▶ **Task to complete**
Check the listing below line by line and report how many lines hold "joints", with no other words.
>>
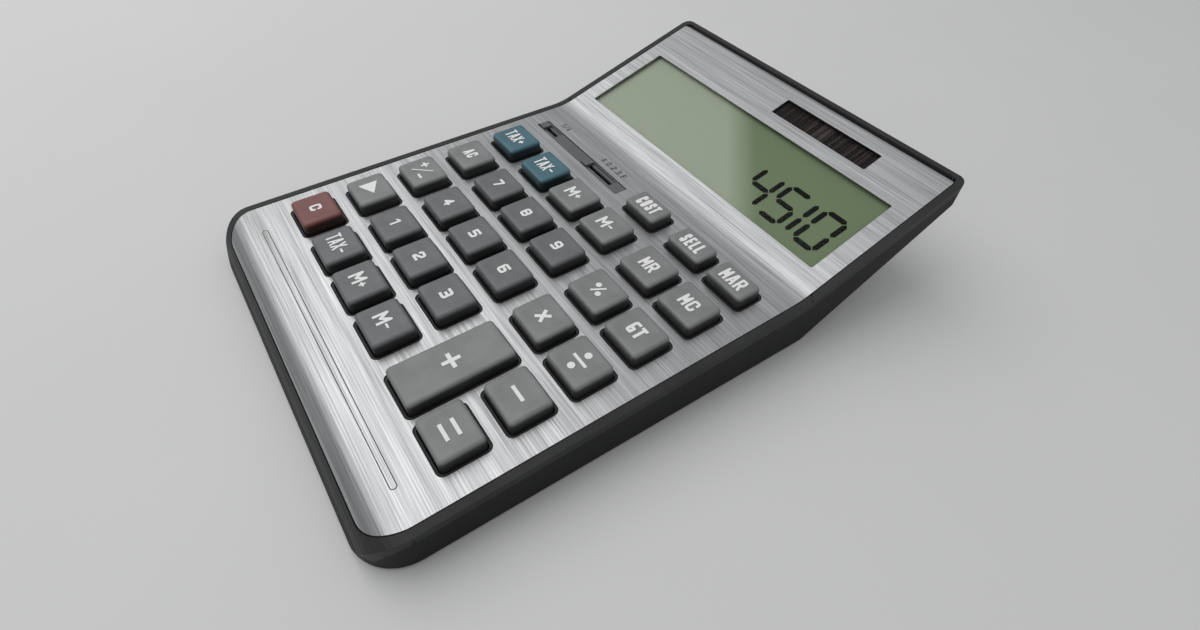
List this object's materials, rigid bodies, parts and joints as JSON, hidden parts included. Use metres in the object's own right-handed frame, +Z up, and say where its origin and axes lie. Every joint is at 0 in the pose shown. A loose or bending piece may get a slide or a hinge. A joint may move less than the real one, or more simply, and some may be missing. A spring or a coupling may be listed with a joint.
{
  "type": "desktop calculator",
  "caption": "Desktop calculator with a brushed metal face bent up to a tilted display and solar strip, moulded keys that press, slide switches and a dark case.",
  "frame": {"origin": "centre of the footprint on the surface the feet stand on", "axes": "+Z up, +Y from the front edge towards the display, +X to the user's right"},
  "size_m": [0.1248, 0.1834, 0.0361],
  "materials": {
    "brushed_plate": "brushed",
    "case_plastic": "fine grain",
    "grey_key": "satin",
    "dark_key": "satin",
    "maroon_key": "satin",
    "teal_key": "satin",
    "clear_lens": "polished",
    "lcd": "smooth",
    "white_plastic": "moulded",
    "flex_film": "smooth",
    "solar": "polished",
    "lead_sheath": "smooth",
    "grey_rubber": "matt",
    "board_laminate": "lacquered",
    "chip_resin": "smooth",
    "capacitor_sleeve": "smooth",
    "switch_plastic": "moulded",
    "sprung_brass": "plain",
    "cell_steel": "satin",
    "contact_steel": "plain",
    "screw_steel": "plain",
    "foot_rubber": "matt"
  },
  "bodies": {
    "case": {"face_plate": "brushed_plate", "upper_case": "case_plastic", "lower_case": "case_plastic", "lcd_window": "clear_lens", "lcd_glass": "lcd", "lcd_frame": "white_plastic", "lcd_ribbon": "flex_film", "solar_window": "clear_lens", "solar_cell": "solar", "solar_leads": "lead_sheath", "key_mat": "grey_rubber", "circuit_board": "board_laminate", "chip_cover": "chip_resin", "board_capacitor": "capacitor_sleeve", "chip_resistors": "chip_resin", "slider_bezel": "switch_plastic", "coin_cell": "cell_steel", "battery_contact_top": "contact_steel", "battery_contact_side": "contact_steel", "case_screws": "screw_steel", "board_screws": "screw_steel", "rubber_feet": "foot_rubber"},
    "rounding_slider": {"rounding_slider": "switch_plastic", "rounding_contact": "sprung_brass"},
    "decimal_slider": {"decimal_slider": "switch_plastic", "decimal_contact": "sprung_brass"},
    "battery_door": {"battery_door": "case_plastic"},
    "key_clear": {"key_clear": "maroon_key"},
    "key_front_tax_less": {"key_front_tax_less": "dark_key"},
    "key_front_memory_add": {"key_front_memory_add": "dark_key"},
    "key_front_memory_subtract": {"key_front_memory_subtract": "dark_key"},
    "key_add": {"key_add": "grey_key"},
    "key_equals": {"key_equals": "grey_key"},
    "key_shift_right": {"key_shift_right": "grey_key"},
    "key_one": {"key_one": "dark_key"},
    "key_two": {"key_two": "dark_key"},
    "key_three": {"key_three": "dark_key"},
    "key_subtract": {"key_subtract": "grey_key"},
    "key_sign_change": {"key_sign_change": "grey_key"},
    "key_four": {"key_four": "dark_key"},
    "key_five": {"key_five": "dark_key"},
    "key_six": {"key_six": "dark_key"},
    "key_multiply": {"key_multiply": "grey_key"},
    "key_divide": {"key_divide": "grey_key"},
    "key_all_clear": {"key_all_clear": "grey_key"},
    "key_seven": {"key_seven": "dark_key"},
    "key_eight": {"key_eight": "dark_key"},
    "key_nine": {"key_nine": "dark_key"},
    "key_percent": {"key_percent": "grey_key"},
    "key_grand_total": {"key_grand_total": "grey_key"},
    "key_tax_add": {"key_tax_add": "teal_key"},
    "key_tax_less": {"key_tax_less": "teal_key"},
    "key_memory_add": {"key_memory_add": "grey_key"},
    "key_memory_subtract": {"key_memory_subtract": "grey_key"},
    "key_memory_recall": {"key_memory_recall": "grey_key"},
    "key_memory_clear": {"key_memory_clear": "grey_key"},
    "key_cost": {"key_cost": "grey_key"},
    "key_sell": {"key_sell": "grey_key"},
    "key_margin": {"key_margin": "grey_key"}
  },
  "joints": [
    {"name": "clear_press", "type": "slide", "parent": "case", "child": "key_clear", "axis": [0, 0.0401, -0.9992], "range_m": [0, 0.0015], "stiffness_N_per_m": 300, "deforming": ["key_mat"]},
    {"name": "front_tax_less_press", "type": "slide", "parent": "case", "child": "key_front_tax_less", "axis": [0, 0.0401, -0.9992], "range_m": [0, 0.0015], "stiffness_N_per_m": 300, "deforming": ["key_mat"]},
    {"name": "front_memory_add_press", "type": "slide", "parent": "case", "child": "key_front_memory_add", "axis": [0, 0.0401, -0.9992], "range_m": [0, 0.0015], "stiffness_N_per_m": 300, "deforming": ["key_mat"]},
    {"name": "front_memory_subtract_press", "type": "slide", "parent": "case", "child": "key_front_memory_subtract", "axis": [0, 0.0401, -0.9992], "range_m": [0, 0.0015], "stiffness_N_per_m": 300, "deforming": ["key_mat"]},
    {"name": "add_press", "type": "slide", "parent": "case", "child": "key_add", "axis": [0, 0.0401, -0.9992], "range_m": [0, 0.0015], "stiffness_N_per_m": 300, "deforming": ["key_mat"]},
    {"name": "equals_press", "type": "slide", "parent": "case", "child": "key_equals", "axis": [0, 0.0401, -0.9992], "range_m": [0, 0.0015], "stiffness_N_per_m": 300, "deforming": ["key_mat"]},
    {"name": "shift_right_press", "type": "slide", "parent": "case", "child": "key_shift_right", "axis": [0, 0.0401, -0.9992], "range_m": [0, 0.0015], "stiffness_N_per_m": 300, "deforming": ["key_mat"]},
    {"name": "one_press", "type": "slide", "parent": "case", "child": "key_one", "axis": [0, 0.0401, -0.9992], "range_m": [0, 0.0015], "stiffness_N_per_m": 300, "deforming": ["key_mat"]},
    {"name": "two_press", "type": "slide", "parent": "case", "child": "key_two", "axis": [0, 0.0401, -0.9992], "range_m": [0, 0.0015], "stiffness_N_per_m": 300, "deforming": ["key_mat"]},
    {"name": "three_press", "type": "slide", "parent": "case", "child": "key_three", "axis": [0, 0.0401, -0.9992], "range_m": [0, 0.0015], "stiffness_N_per_m": 300, "deforming": ["key_mat"]},
    {"name": "subtract_press", "type": "slide", "parent": "case", "child": "key_subtract", "axis": [0, 0.0401, -0.9992], "range_m": [0, 0.0015], "stiffness_N_per_m": 300, "deforming": ["key_mat"]},
    {"name": "sign_change_press", "type": "slide", "parent": "case", "child": "key_sign_change", "axis": [0, 0.0401, -0.9992], "range_m": [0, 0.0015], "stiffness_N_per_m": 300, "deforming": ["key_mat"]},
    {"name": "four_press", "type": "slide", "parent": "case", "child": "key_four", "axis": [0, 0.0401, -0.9992], "range_m": [0, 0.0015], "stiffness_N_per_m": 300, "deforming": ["key_mat"]},
    {"name": "five_press", "type": "slide", "parent": "case", "child": "key_five", "axis": [0, 0.0401, -0.9992], "range_m": [0, 0.0015], "stiffness_N_per_m": 300, "deforming": ["key_mat"]},
    {"name": "six_press", "type": "slide", "parent": "case", "child": "key_six", "axis": [0, 0.0401, -0.9992], "range_m": [0, 0.0015], "stiffness_N_per_m": 300, "deforming": ["key_mat"]},
    {"name": "multiply_press", "type": "slide", "parent": "case", "child": "key_multiply", "axis": [0, 0.0401, -0.9992], "range_m": [0, 0.0015], "stiffness_N_per_m": 300, "deforming": ["key_mat"]},
    {"name": "divide_press", "type": "slide", "parent": "case", "child": "key_divide", "axis": [0, 0.0401, -0.9992], "range_m": [0, 0.0015], "stiffness_N_per_m": 300, "deforming": ["key_mat"]},
    {"name": "all_clear_press", "type": "slide", "parent": "case", "child": "key_all_clear", "axis": [0, 0.0401, -0.9992], "range_m": [0, 0.0015], "stiffness_N_per_m": 300, "deforming": ["key_mat"]},
    {"name": "seven_press", "type": "slide", "parent": "case", "child": "key_seven", "axis": [0, 0.0401, -0.9992], "range_m": [0, 0.0015], "stiffness_N_per_m": 300, "deforming": ["key_mat"]},
    {"name": "eight_press", "type": "slide", "parent": "case", "child": "key_eight", "axis": [0, 0.0401, -0.9992], "range_m": [0, 0.0015], "stiffness_N_per_m": 300, "deforming": ["key_mat"]},
    {"name": "nine_press", "type": "slide", "parent": "case", "child": "key_nine", "axis": [0, 0.0401, -0.9992], "range_m": [0, 0.0015], "stiffness_N_per_m": 300, "deforming": ["key_mat"]},
    {"name": "percent_press", "type": "slide", "parent": "case", "child": "key_percent", "axis": [0, 0.0401, -0.9992], "range_m": [0, 0.0015], "stiffness_N_per_m": 300, "deforming": ["key_mat"]},
    {"name": "grand_total_press", "type": "slide", "parent": "case", "child": "key_grand_total", "axis": [0, 0.0401, -0.9992], "range_m": [0, 0.0015], "stiffness_N_per_m": 300, "deforming": ["key_mat"]},
    {"name": "tax_add_press", "type": "slide", "parent": "case", "child": "key_tax_add", "axis": [0, 0.0401, -0.9992], "range_m": [0, 0.0015], "stiffness_N_per_m": 300, "deforming": ["key_mat"]},
    {"name": "tax_less_press", "type": "slide", "parent": "case", "child": "key_tax_less", "axis": [0, 0.0401, -0.9992], "range_m": [0, 0.0015], "stiffness_N_per_m": 300, "deforming": ["key_mat"]},
    {"name": "memory_add_press", "type": "slide", "parent": "case", "child": "key_memory_add", "axis": [0, 0.0401, -0.9992], "range_m": [0, 0.0015], "stiffness_N_per_m": 300, "deforming": ["key_mat"]},
    {"name": "memory_subtract_press", "type": "slide", "parent": "case", "child": "key_memory_subtract", "axis": [0, 0.0401, -0.9992], "range_m": [0, 0.0015], "stiffness_N_per_m": 300, "deforming": ["key_mat"]},
    {"name": "memory_recall_press", "type": "slide", "parent": "case", "child": "key_memory_recall", "axis": [0, 0.0401, -0.9992], "range_m": [0, 0.0015], "stiffness_N_per_m": 300, "deforming": ["key_mat"]},
    {"name": "memory_clear_press", "type": "slide", "parent": "case", "child": "key_memory_clear", "axis": [0, 0.0401, -0.9992], "range_m": [0, 0.0015], "stiffness_N_per_m": 300, "deforming": ["key_mat"]},
    {"name": "cost_press", "type": "slide", "parent": "case", "child": "key_cost", "axis": [0, 0.0401, -0.9992], "range_m": [0, 0.0015], "stiffness_N_per_m": 300, "deforming": ["key_mat"]},
    {"name": "sell_press", "type": "slide", "parent": "case", "child": "key_sell", "axis": [0, 0.0401, -0.9992], "range_m": [0, 0.0015], "stiffness_N_per_m": 300, "deforming": ["key_mat"]},
    {"name": "margin_press", "type": "slide", "parent": "case", "child": "key_margin", "axis": [0, 0.0401, -0.9992], "range_m": [0, 0.0015], "stiffness_N_per_m": 300, "deforming": ["key_mat"]},
    {"name": "rounding_slide", "type": "slide", "parent": "case", "child": "rounding_slider", "axis": [1, 0, 0], "range_m": [0, 0.0066]},
    {"name": "decimal_slide", "type": "slide", "parent": "case", "child": "decimal_slider", "axis": [1, 0, 0], "range_m": [0, 0.0125]},
    {"name": "door_slide", "type": "slide", "parent": "case", "child": "battery_door", "axis": [0, 1, 0], "range_m": [0, 0.022]}
  ]
}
<<
▶ **Solved exercise**
2